### Exercise directions
Pick out every line holding the string "axis" and copy it.

── Stored data ──

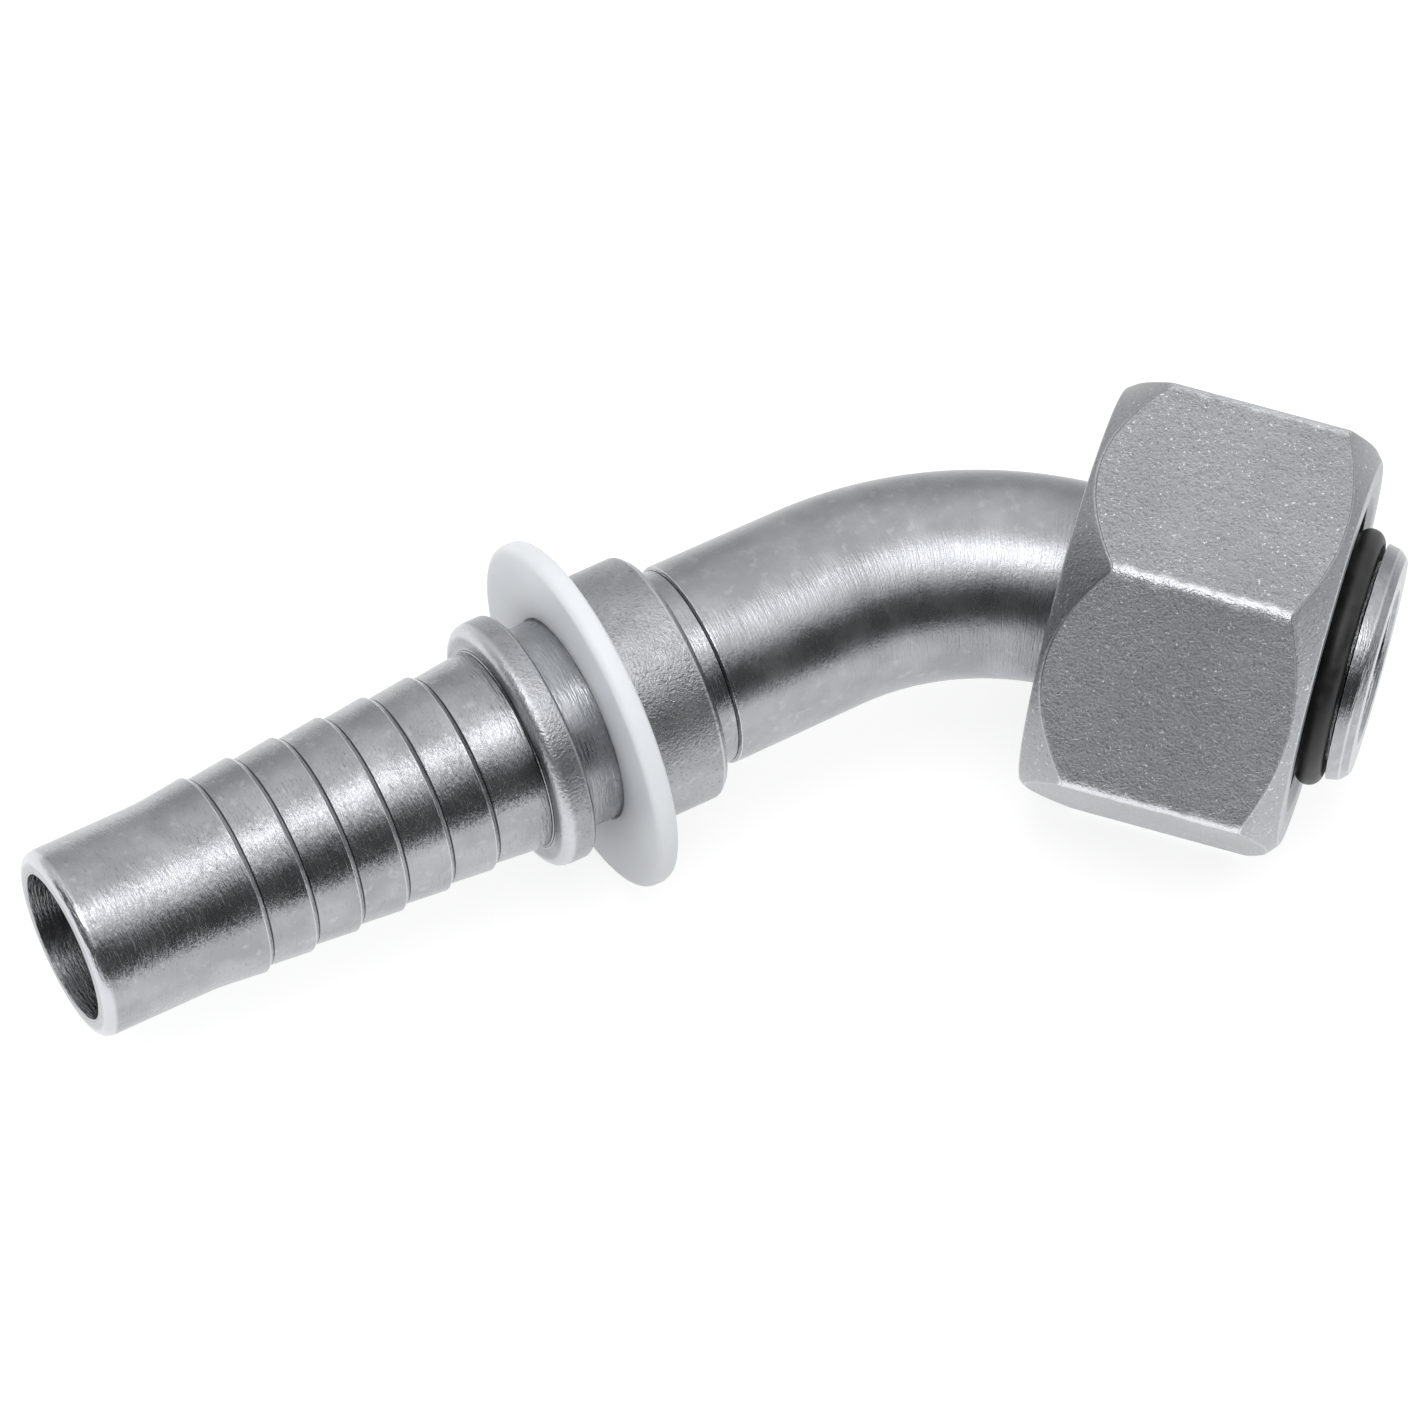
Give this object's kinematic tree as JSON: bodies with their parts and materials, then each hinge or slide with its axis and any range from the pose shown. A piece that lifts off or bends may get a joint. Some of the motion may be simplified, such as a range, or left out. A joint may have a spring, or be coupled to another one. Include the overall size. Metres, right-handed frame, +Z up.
{
  "type": "swept elbow hose fitting",
  "caption": "Swept elbow hydraulic hose fitting with a ribbed hose tail, collars, a sliding plastic stop ring, a loose hexagon union nut and a coned nose with a rubber seal.",
  "frame": {"origin": "centre of the coned nose's face, on the axis of the nut and bore", "axes": "+X out of the coned nose along the nut's axis, +Z up with the nut lying on its lowest flat and the stop ring's rim touching the same plane, the ribbed tail bending away towards -Y"},
  "size_m": [0.0787, 0.0651, 0.027],
  "materials": {
    "plated_stem": "turned, zinc plated",
    "plated_nut": "grainy zinc plating",
    "black_rubber": "soft sheen",
    "white_plastic": "slightly milky"
  },
  "bodies": {
    "stem": {"hose_stem": "plated_stem", "o_ring": "black_rubber"},
    "nut": {"swivel_nut": "plated_nut"},
    "ring": {"stop_ring": "white_plastic"}
  },
  "joints": [
    {"name": "nut_swivel", "type": "hinge", "parent": "stem", "child": "nut", "pos_m": [-0.01185, 0, 0], "axis": [1, 0, 0], "continuous": true},
    {"name": "stop_ring_slide", "type": "slide", "parent": "stem", "child": "ring", "axis": [-0.7071, -0.7048, -0.0572], "range_m": [0, 0.0026]}
  ]
}
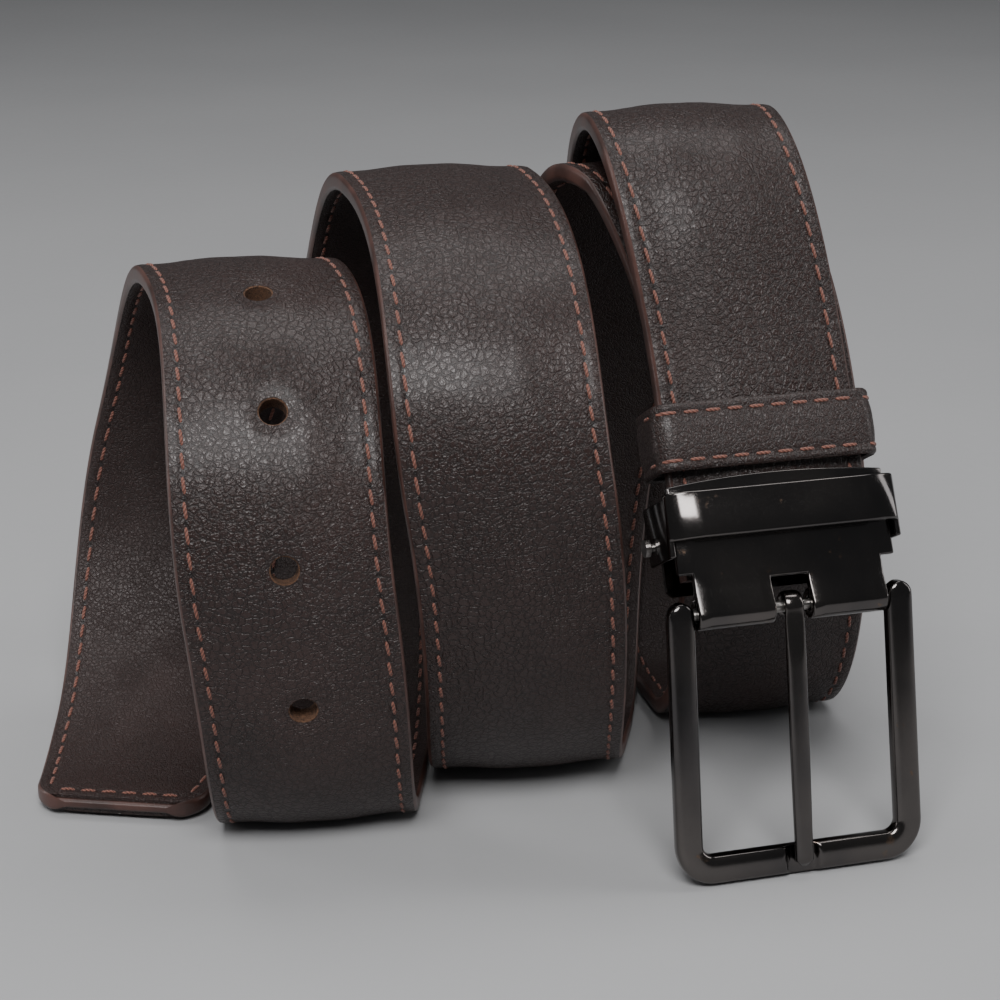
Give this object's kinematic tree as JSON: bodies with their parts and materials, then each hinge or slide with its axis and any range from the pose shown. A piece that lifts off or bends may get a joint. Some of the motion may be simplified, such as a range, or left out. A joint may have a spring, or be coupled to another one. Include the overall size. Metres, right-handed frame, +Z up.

───

### Task answer
Give this object's kinematic tree as JSON: bodies with their parts and materials, then each hinge or slide with its axis and any range from the pose shown. A piece that lifts off or bends may get a joint. Some of the motion may be simplified, such as a range, or left out. A joint may have a spring, or be coupled to another one. Include the overall size. Metres, right-handed frame, +Z up.
  "frame": {"origin": "centre of the coned nose's face, on the axis of the nut and bore", "axes": "+X out of the coned nose along the nut's axis, +Z up with the nut lying on its lowest flat and the stop ring's rim touching the same plane, the ribbed tail bending away towards -Y"},
    {"name": "nut_swivel", "type": "hinge", "parent": "stem", "child": "nut", "pos_m": [-0.01185, 0, 0], "axis": [1, 0, 0], "continuous": true},
    {"name": "stop_ring_slide", "type": "slide", "parent": "stem", "child": "ring", "axis": [-0.7071, -0.7048, -0.0572], "range_m": [0, 0.0026]}
Give this object's kinematic tree as JSON: bodies with their parts and materials, then each hinge or slide with its axis and any range from the pose shown. A piece that lifts off or bends may get a joint. Some of the motion may be simplified, such as a range, or left out. A joint may have a spring, or be coupled to another one. Include the overall size. Metres, right-handed frame, +Z up.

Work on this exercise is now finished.